Benchmarks and Baselines
Two other research-based concepts that you are likely to run across in your grantwriting are Benchmarks and Baselines.
Benchmarks are performance data used for comparative purposes, generally for setting organizational goals. (The Wilder Foundation has an excellent book titled Benchmarking for Nonprofits. It’s listed in the bibliography. They may be internal (looking on your own organization’s historical performance) or external (looking at the performance of leaders in your field and using their results as a target to shoot for). Benchmarks are generally used to set goals for entire organizations rather than for individual programs. The federal government and several states have set benchmarks for particular areas such as education or for the whole of state government. You may encounter benchmarks in government or even community foundation or United Way RFP’s. Referring to state benchmarks in grant proposals is a way of tying your program to the larger community and demonstrating your knowledge of the broader picture.
For example Healthy People 2010 is the US government’s benchmarks for the American people’s health. It used leading health indicators that were important public health issues, that had available data for measuring progress and that could motivate individuals and communities to action. Many healthcare related federal grant RFPs’ ask how your program relates to Healthy People 2010.
Baselines are the facts about your community or your clients before your grant program begins, that you will use to measure progress against in determining your program’s impact. It can come from your agency records tracking client performance, from census or local government data describing your target population, or from the pre-test of your program participants. While this is all information you may put in a grant proposal’s needs statement, it should also be used for setting your goals and objectives.
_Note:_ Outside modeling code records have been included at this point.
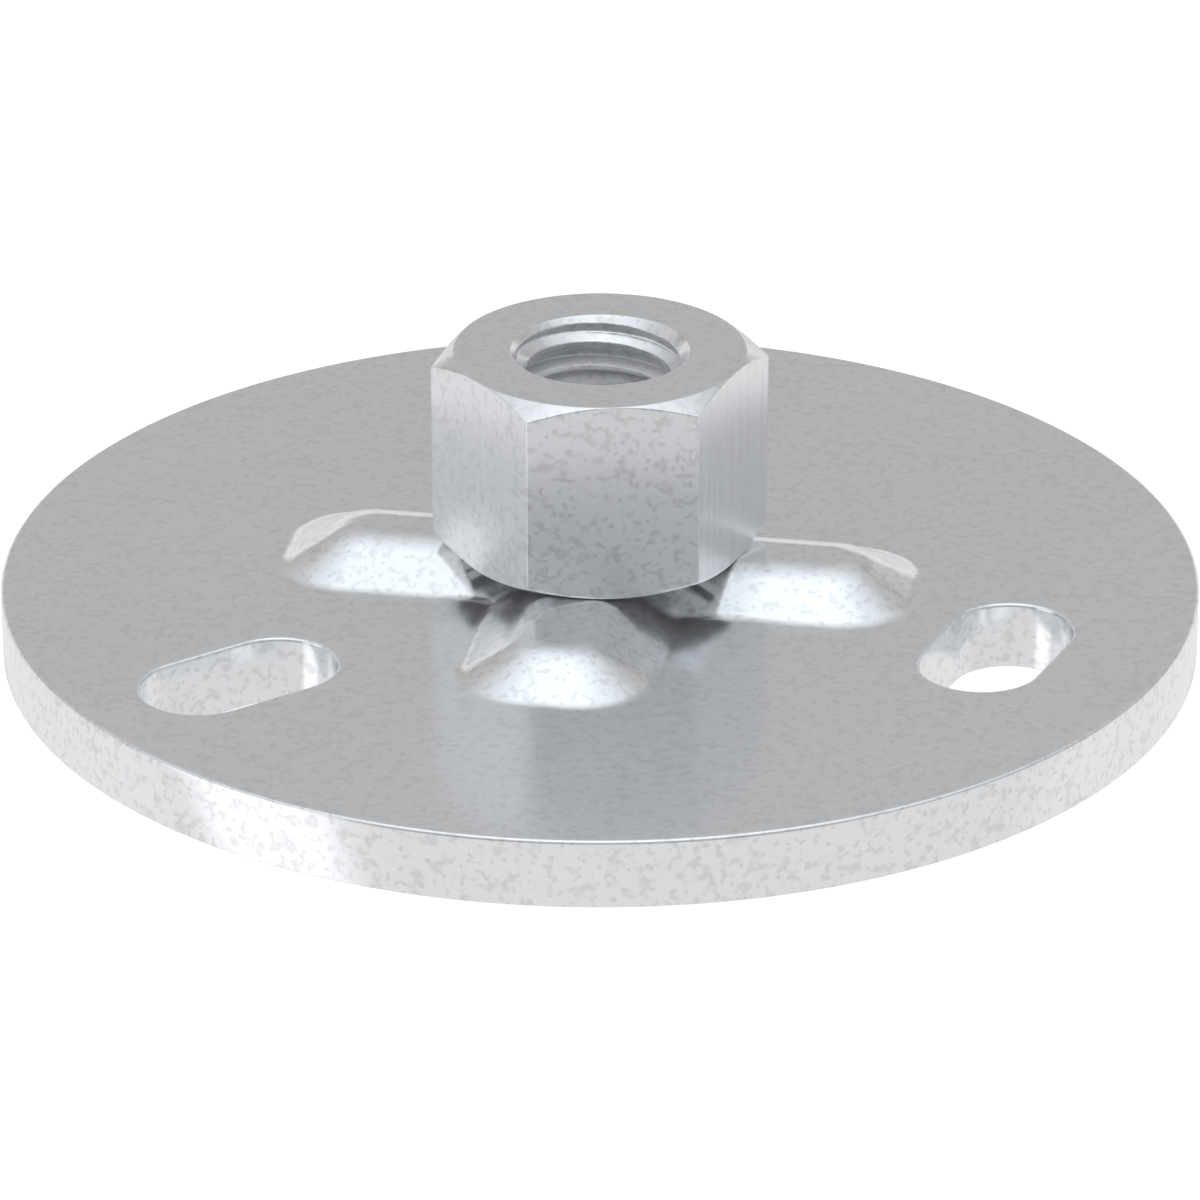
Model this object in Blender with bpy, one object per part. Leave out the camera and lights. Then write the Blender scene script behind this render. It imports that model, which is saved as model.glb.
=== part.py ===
"""Threaded base plate: a pressed steel disc with three screw slots, and a hexagon nut on its raised cross.

The origin is the middle of the disc's underside and +Z points away from the wall. Lengths are in metres.
The arms of the raised cross lie along X and Y.
"""

import math

import bmesh
import bpy
from mathutils import Euler, Vector

MM = 0.001

# Disc
PLATE_DIAMETER = 70.0 * MM
SHEET_THICKNESS = 4.0 * MM
RIM_EDGE_RADIUS = 0.2 * MM

# Screw slots, each facing one flat of the nut
SLOT_COUNT = 3
SLOT_WIDTH = 6.9 * MM
SLOT_LENGTH = 12.0 * MM
SLOT_TO_RIM = 10.0 * MM
SLOT_EDGE_RADIUS = 0.2 * MM
RADIAL_SLOT_BEARING = math.radians(-135.0)

# Raised cross, pressed up from below
ARM_COUNT = 4
CROSS_RISE = 1.95 * MM
FLANK_ANGLE = math.radians(30.0)
CROWN_HALF_WIDTH = 1.0 * MM
CROWN_CORNER_RADIUS = 0.5 * MM
CROWN_ROUND_RADIUS = 3.8 * MM
FOOT_FILLET_RADIUS = 1.8 * MM
ARMPIT_RADIUS = 1.8 * MM
SHORTEST_STRAIGHT = 0.3 * MM
ARM_TO_SLOT_LAND = 2.35 * MM
RECESS_ROUND_RADIUS = 0.4 * MM
RECESS_CORNER_RADIUS = 0.1 * MM

# Nut
NUT_SIDES = 6
ACROSS_FLATS = 17.0 * MM
NUT_HEIGHT = 11.75 * MM
CHAMFER_ANGLE = math.radians(30.0)
CHAMFER_CIRCLE_INSET = 0.03 * MM
WELD_GAP = 0.3 * MM

# Thread, bored here at its minor diameter
THREAD_MAJOR_DIAMETER = 10.0 * MM
THREAD_PITCH = 1.5 * MM
THREAD_DEPTH_RATIO = 0.5413
COUNTERSINK_MARGIN = 0.2 * MM
COUNTERSINK_ANGLE = math.radians(45.0)

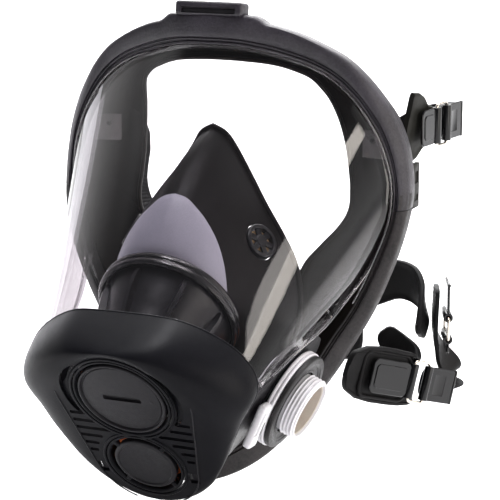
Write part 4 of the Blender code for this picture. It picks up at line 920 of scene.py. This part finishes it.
# ------------------------------------------------------------------ inside
def make_inside():
    n = 61
    f, b = smooth(HOUSING_FRONT, n), smooth(HOUSING_BACK, n)
    half = [[b[k].lerp(f[k], t / 12.0) for t in range(13)] for k in range(n)]
    rows = half + [[mirror(p) for p in r] for r in reversed(half[:-1])]
    ob = shell("housing_shell", rows, 2.2, (0, -75, -20))
    for s in (1, -1):
        ax = PORT_AXIS if s > 0 else mirror(PORT_AXIS)
        c = PORT_C if s > 0 else mirror(PORT_C)
        boolean(ob, rod("relief", 17.4, c - ax * 13.0, c - ax * 18.5, 48))
        boolean(ob, rod("boss", 22.0, c - ax * 6.6, c - ax * 14.0, 64), 'UNION')
        boolean(ob, rod("bore", THREAD_R + 0.6, c - ax * 1, c - ax * 40, 64))
    put(shade(ob, 35), "inner", ["front_housing"])
    prof = [(BELL_R, 58.0), (BELL_R, 54.0), (29.6, 52.0), (28.5, 50.0), (27.0, 44.0), (24.6, 36.0), (22.4, 29.0), (21.8, 22.0), (21.6, 17.0),
            (19.6, 17.0), (19.8, 22.0), (20.2, 30.0), (22.6, 37.0), (25.0, 45.0), (26.2, 50.6), (26.8, 58.0)]
    put(turned("bell_shell", [(r, -h) for r, h in prof], CAP_CENTRE, FACE_N, 96), "inner", ["speech_bell"])
    # radial ribs down the bell
    mt = axes(FACE_N).to_3x3()
    for k in range(8):
        a = 2 * math.pi * (k + 0.25) / 8
        er = mt @ Vector((math.cos(a), math.sin(a), 0))
        et = FACE_N.cross(er)
        rowz = []
        for h, r0, r1 in ((51.0, 27.6, 30.0), (46, 26.5, 30.2), (38, 24.2, 28.6), (30, 21.9, 26.0), (22, 21.2, 23.4)):
            base = CAP_CENTRE - FACE_N * h
            rowz.append([base + er * r0 - et * 1.5, base + er * r0 + et * 1.5, base + er * r1 + et * 0.9, base + er * r1 - et * 0.9])
        put(shade(grid("bell_rib_%02d" % k, rowz, cap_ends=True), 40), "inner")
    col = [(31.6, 58.4), (33.0, 58.0), (33.4, 57.0), (33.4, 55.4), (32.8, 55.0), (32.8, 54.4), (33.4, 54.0), (33.4, 52.2), (32.8, 51.4), (31.6, 51.0), (30.9, 51.4), (30.9, 58.0)]
    put(turned("cup_collar_ring", rounded([(r, -h) for r, h in col], 0.2, 2), CAP_CENTRE, FACE_N, 110), "gloss", ["nose_cup_collar"])
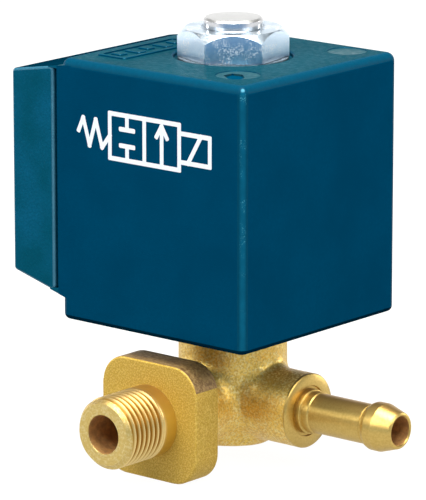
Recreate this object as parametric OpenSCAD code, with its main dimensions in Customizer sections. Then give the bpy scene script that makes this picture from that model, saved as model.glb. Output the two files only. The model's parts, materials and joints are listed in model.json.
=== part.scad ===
// Direct-acting 2/2 solenoid valve: forged brass body with a male-thread inlet and a
// hose-tail outlet, a plunger tube, and an encapsulated coil clamped by a stud and nut.
// Millimetres, +Z up. The origin is the centre of the inlet flange's seating face.
// The inlet thread points along -Y, and the hose tail points along +X.

/* [Valve body] */
// Distance from the flange seating face to the stem axis
stem_y = 17.3; // [17:0.1:19]
// Width of the inlet flange
flange_w = 16.4; // [15:0.1:18]
// Height of the inlet flange
flange_h = 16; // [15:0.1:18]
// Thickness of the inlet flange
flange_t = 4.6; // [3:0.1:5]
// Corner radius of the inlet flange
flange_r = 4; // [2:0.1:5]
// Radius of the vertical neck under the coil
neck_r = 7.35; // [7.3:0.05:8]
// Radius of the horizontal inlet and outlet barrels
barrel_r = 5.05; // [4.8:0.05:5.5]
// Distance from the stem axis to the outlet boss face
outlet_x = 13.2; // [12:0.1:16]
// Depth of the rounded lower boss below the port axes
foot_z = 6; // [5.6:0.1:7]

/* [Inlet thread, G 1/8] */
// Major radius of the thread
thread_r = 4.864; // [4.8:0.001:4.9]
// Length of the thread from the seating face
thread_l = 9.2; // [8:0.1:12]
// Length of the chamfer at the thread's end
thread_chamfer = 0.9; // [0.5:0.1:1.2]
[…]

Baseline data is something you should have begun collecting yesterday. This is an area where the grantwriter needs to work with program staff. Talk to the program managers and see what information the staff is collecting, and whether it is more than just outputs (numbers of counseling sessions, etc.) If they aren’t tracking client outcomes, encourage them to set up systems for doing so. Numbers are simply digits on paper until the reader can draw meaningful conclusions from them.
Someone else’s baseline data, or the lack of it, can also be a problem. Once I was working on a Byrne grant for a youth gang program and at the bidder’s conference the state program officer said they wanted our programs to demonstrate a 20% reduction in recidivism in our proposals. I raised my hand and asked “Do you have current recidivism figures?” He said No. “Does anybody?” No again. Well, I asked, “How are we supposed to measure the reduction then?” We managed to get the requirement modified.
This was the not uncommon occurrence of a poorly thought out RFP. However, even if they had had the numbers, it would have been difficult for us to track and measure for several reasons.
- Once youth left our program, we had no way of knowing if they had reoffended.
- In Oregon as in many states, when a youth turns 18, then leave the juvenile justice system and enter the adult system. The agencies are different and their records are kept entirely separately. There’s no way, without serious time and expense, to track someone from one system to the other.
- How did they want to define recidivism? Say we had a kid who was adjudicated for attempted murder and assault (we had several). Of course if he got a gun and shot at someone, that’s recidivism. If he was picked up for jaywalking, did that count as an offense? How about violating curfew? Shoplifting? Possession of alcohol? A lot of the definition depended on his relationship with his probation officer, which was out of our control.